((

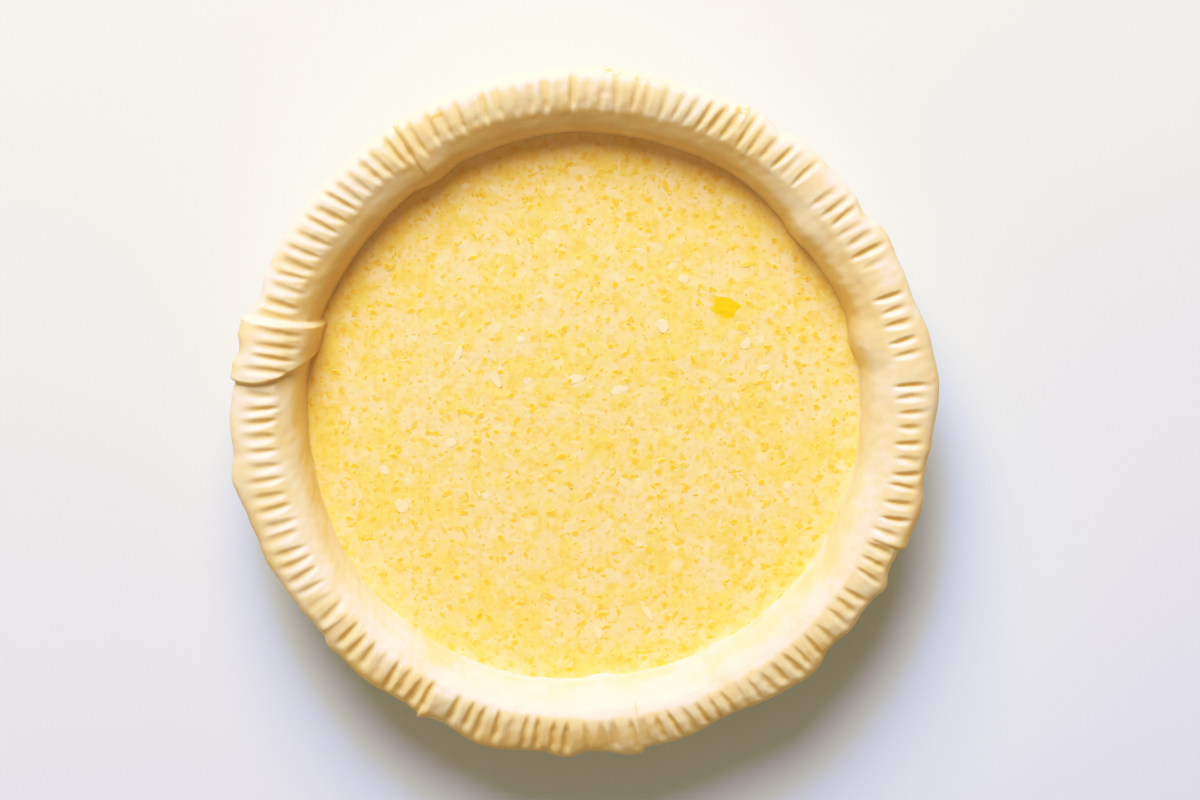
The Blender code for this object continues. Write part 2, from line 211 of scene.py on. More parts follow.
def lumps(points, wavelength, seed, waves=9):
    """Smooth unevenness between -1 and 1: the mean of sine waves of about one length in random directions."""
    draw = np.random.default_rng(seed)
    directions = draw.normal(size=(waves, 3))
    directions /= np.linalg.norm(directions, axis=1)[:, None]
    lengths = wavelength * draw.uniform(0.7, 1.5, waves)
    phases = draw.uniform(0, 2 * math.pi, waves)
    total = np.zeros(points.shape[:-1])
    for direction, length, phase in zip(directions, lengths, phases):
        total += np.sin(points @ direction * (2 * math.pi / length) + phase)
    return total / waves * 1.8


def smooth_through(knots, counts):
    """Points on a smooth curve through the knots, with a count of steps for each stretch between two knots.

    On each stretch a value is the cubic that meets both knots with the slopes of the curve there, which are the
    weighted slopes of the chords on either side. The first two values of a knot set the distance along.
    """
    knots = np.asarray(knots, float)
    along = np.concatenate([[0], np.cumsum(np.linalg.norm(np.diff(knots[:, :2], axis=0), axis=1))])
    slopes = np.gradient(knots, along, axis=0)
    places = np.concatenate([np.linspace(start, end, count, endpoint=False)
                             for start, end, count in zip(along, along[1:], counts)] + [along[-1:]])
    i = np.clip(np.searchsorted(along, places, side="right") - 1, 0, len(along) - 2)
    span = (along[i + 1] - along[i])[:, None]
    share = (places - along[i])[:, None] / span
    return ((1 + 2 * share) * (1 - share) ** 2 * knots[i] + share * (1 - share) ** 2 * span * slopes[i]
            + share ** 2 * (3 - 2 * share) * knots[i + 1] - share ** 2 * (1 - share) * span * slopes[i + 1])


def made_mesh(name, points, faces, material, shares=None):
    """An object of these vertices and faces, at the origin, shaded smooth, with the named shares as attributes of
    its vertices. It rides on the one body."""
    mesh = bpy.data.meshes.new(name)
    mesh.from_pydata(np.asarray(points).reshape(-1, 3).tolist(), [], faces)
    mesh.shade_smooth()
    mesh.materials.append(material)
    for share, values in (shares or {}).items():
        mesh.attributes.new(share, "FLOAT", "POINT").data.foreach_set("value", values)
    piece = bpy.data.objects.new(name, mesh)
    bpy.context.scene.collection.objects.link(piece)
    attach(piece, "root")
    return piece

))

### What is required
Quote the data above in full, changing nothing.

### Solution
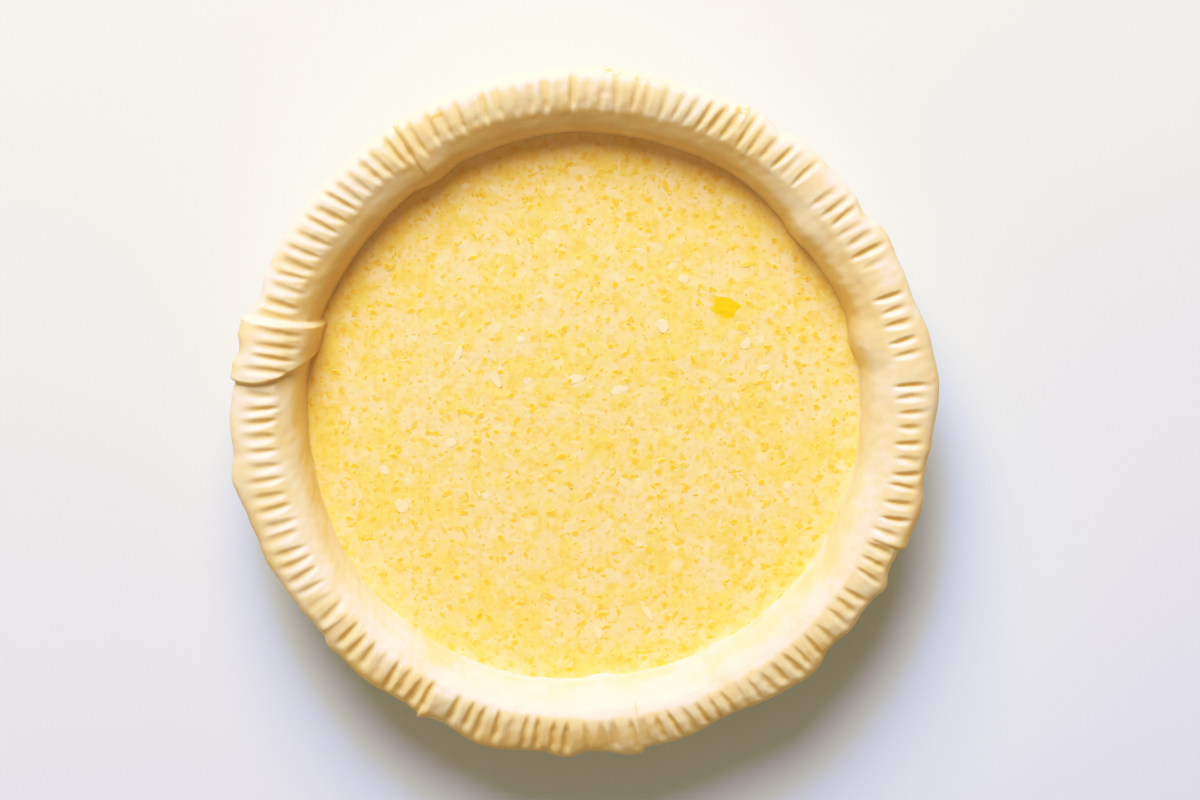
The Blender code for this object continues. Write part 2, from line 211 of scene.py on. More parts follow.
def lumps(points, wavelength, seed, waves=9):
    """Smooth unevenness between -1 and 1: the mean of sine waves of about one length in random directions."""
    draw = np.random.default_rng(seed)
    directions = draw.normal(size=(waves, 3))
    directions /= np.linalg.norm(directions, axis=1)[:, None]
    lengths = wavelength * draw.uniform(0.7, 1.5, waves)
    phases = draw.uniform(0, 2 * math.pi, waves)
    total = np.zeros(points.shape[:-1])
    for direction, length, phase in zip(directions, lengths, phases):
        total += np.sin(points @ direction * (2 * math.pi / length) + phase)
    return total / waves * 1.8


def smooth_through(knots, counts):
    """Points on a smooth curve through the knots, with a count of steps for each stretch between two knots.

    On each stretch a value is the cubic that meets both knots with the slopes of the curve there, which are the
    weighted slopes of the chords on either side. The first two values of a knot set the distance along.
    """
    knots = np.asarray(knots, float)
    along = np.concatenate([[0], np.cumsum(np.linalg.norm(np.diff(knots[:, :2], axis=0), axis=1))])
    slopes = np.gradient(knots, along, axis=0)
    places = np.concatenate([np.linspace(start, end, count, endpoint=False)
                             for start, end, count in zip(along, along[1:], counts)] + [along[-1:]])
    i = np.clip(np.searchsorted(along, places, side="right") - 1, 0, len(along) - 2)
    span = (along[i + 1] - along[i])[:, None]
    share = (places - along[i])[:, None] / span
    return ((1 + 2 * share) * (1 - share) ** 2 * knots[i] + share * (1 - share) ** 2 * span * slopes[i]
            + share ** 2 * (3 - 2 * share) * knots[i + 1] - share ** 2 * (1 - share) * span * slopes[i + 1])


def made_mesh(name, points, faces, material, shares=None):
    """An object of these vertices and faces, at the origin, shaded smooth, with the named shares as attributes of
    its vertices. It rides on the one body."""
    mesh = bpy.data.meshes.new(name)
    mesh.from_pydata(np.asarray(points).reshape(-1, 3).tolist(), [], faces)
    mesh.shade_smooth()
    mesh.materials.append(material)
    for share, values in (shares or {}).items():
        mesh.attributes.new(share, "FLOAT", "POINT").data.foreach_set("value", values)
    piece = bpy.data.objects.new(name, mesh)
    bpy.context.scene.collection.objects.link(piece)
    attach(piece, "root")
    return piece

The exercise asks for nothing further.